Blavatsky and Contemporaries

Nineteenth century scholars of Buddhism faced a great difficulty when they considered the mythological and mystical elements of the Buddhist tradition, particularly those surrounding the Buddha's life and person. While making a notable exception for Émile Senart and his "historical mythological" method (an essentially structuralist method), de Jong writes in his survey of Buddhist studies,

Earlier scholars [pre 1870s] had considered the legendary elements as an addition to a basis of historical facts; once freed from these legendary elements, the historical truth about the Buddha would become clear. It was usual to apply this method-called the subtraction method by La Vallée Poussin-before Senart's time and also after him. It was the same method of historical criticism that was developed by New Testament scholars for studying the life of Jesus.(1)

Scholars also relied very heavily on the texts of Buddhism (suitably de-mythologized), perhaps because these could be delimited and controlled better than a living tradition with its idiosyncratic leaders and widely varying praxis and emphases. Philip Almond ties this Western focus on text - bording on obsession - to the nature of colonialism in his study, The British Discovery of Buddhism:

Buddhism, by 1860, had come to exist, not in the Orient, but in the Oriental libraries and institutes of the West, in its texts and manuscripts, at the desks of the Western savants who interpreted it. It had become a textual object, defined, classified, and interpreted through its own textuality. By the middle of the century, the Buddhism that existed 'out there' was beginning to be judged by a West that alone knew what Buddhism was, is, and ought to be. The essence of Buddhism came to be seen as expressed not 'out there' in the Orient, but in the West through the control of Buddhism's own past.(2)
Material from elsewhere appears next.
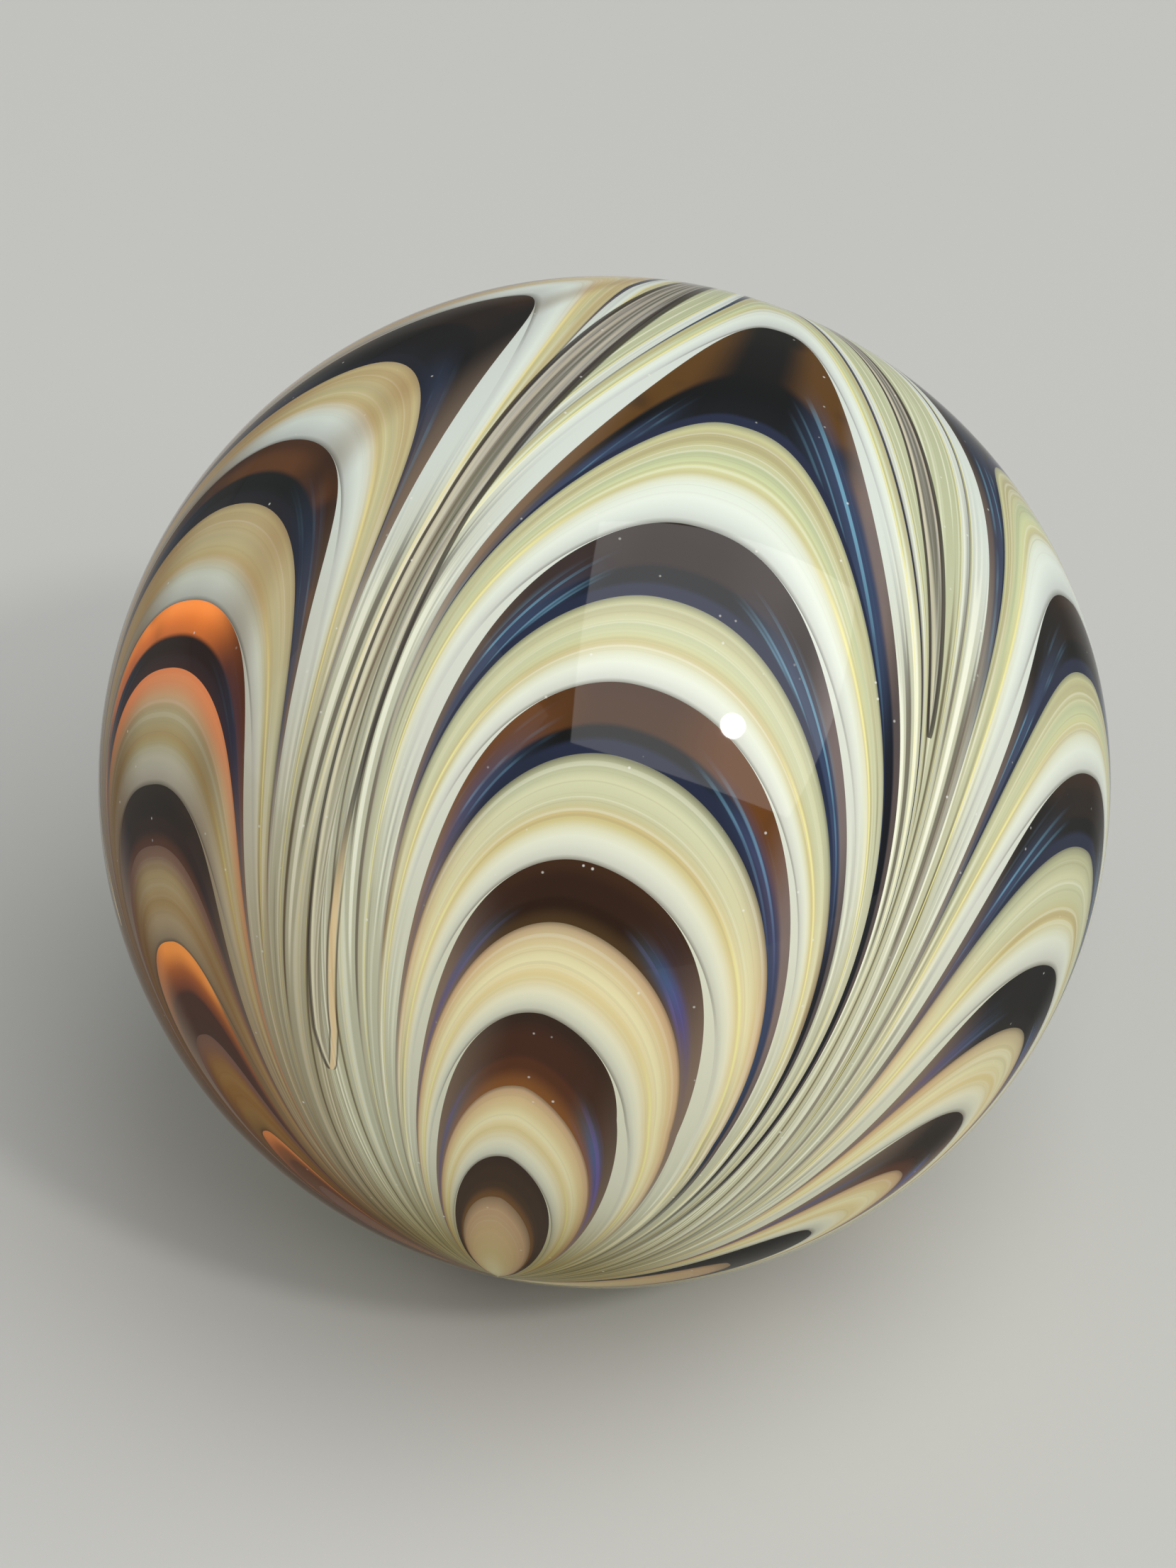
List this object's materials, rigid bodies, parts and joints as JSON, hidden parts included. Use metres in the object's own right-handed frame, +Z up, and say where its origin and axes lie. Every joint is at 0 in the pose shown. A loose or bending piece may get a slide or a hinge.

Like all scholars who to some degree reify the division between Orient and Occident, Almond overshoots his mark a bit: a few scholars (or as Donald S. Lopez labels them, "gifted amateurs") did in fact pursue living Buddhism last century. Interestingly, these attempts also tended to revolve around control; in regard to Tibet, they were usually accompanied by unabashed revulsion. L. Austine Waddell, a contemporary of Blavatsky, informs his readers that,

… realizing the rigid secrecy maintained by the Låmas in regard to their seemingly chaotic rites and symbolism, I felt compelled to purchase a Låmaist temple with its fittings; and prevailed upon the officiating priests to explain to me in full detail the symbolism and the rites as they proceeded … the Låmas were so obliging as to interpret in my favor a prophetic account which exists in their scriptures regarding a Buddhist incarnation in the West. They convinced themselves that I was a reflex of the Western Buddha Amitåbha, and thus they overcame their conscientious scruples, and imparted information freely.(3)

Certainly, after Waddell has "purchased" the lamasery, he does nothing to cure the poor ignorant monks of their ill choice of Messiah. Nevertherless, once Waddell has gained control of "Låmaism," he finds little to recommend it.

… [T]he bulk of the Låmaist cults comprise much deep-rooted devil-worship and sorcery, which I describe with some fulness. For Låmaism is only thinly and imperfectly varnished over with Buddhist symbolism, beneath which the sinister growth of poly-demonist superstition darkly appears.(4)

In sum, then, late nineteenth century scholarship denied any bona fide esoteric teachings to "true" Buddhism, rarely bothered to actually observe and study living Buddhism, and saw Tibetan Buddhism as particularly degraded, demoniac, and un-Buddhist. As Lopez writes in the Tibetan chapter of his recent book,Curators of the Buddha (1995),

… with the European construction of "original Buddhism," [Tibetan practices] were deemed a repulsive corruption of the Buddha's rational teaching, polluted with demon worship and sacerdotalism to the point that it could no longer be accurately termed "Buddhism" at all, but became instead "Lamaism."(5)

It was in this cultural context of textual obsession and scholarly horror of all things mystical that H.P. Blavatsky not only publicly embraced living Buddhism but soon claimed to speak for it, or at least its esoteric center. However, her true relationship to Buddhism, and especially to 'esoteric' Buddhism is equivocal and often, in her own words, contradictory.


Footnotes

(1) de Jong, A Brief History, p. 28.
(2) Almond, The British Discovery, p. 13.
(3) Waddell, Tibetan Buddhism, pp. viii-ix.
(4) Waddell, Tibetan Buddhism, p. xi.
(5) Lopez, "Foreigner at the Lama's Feet," p. 252.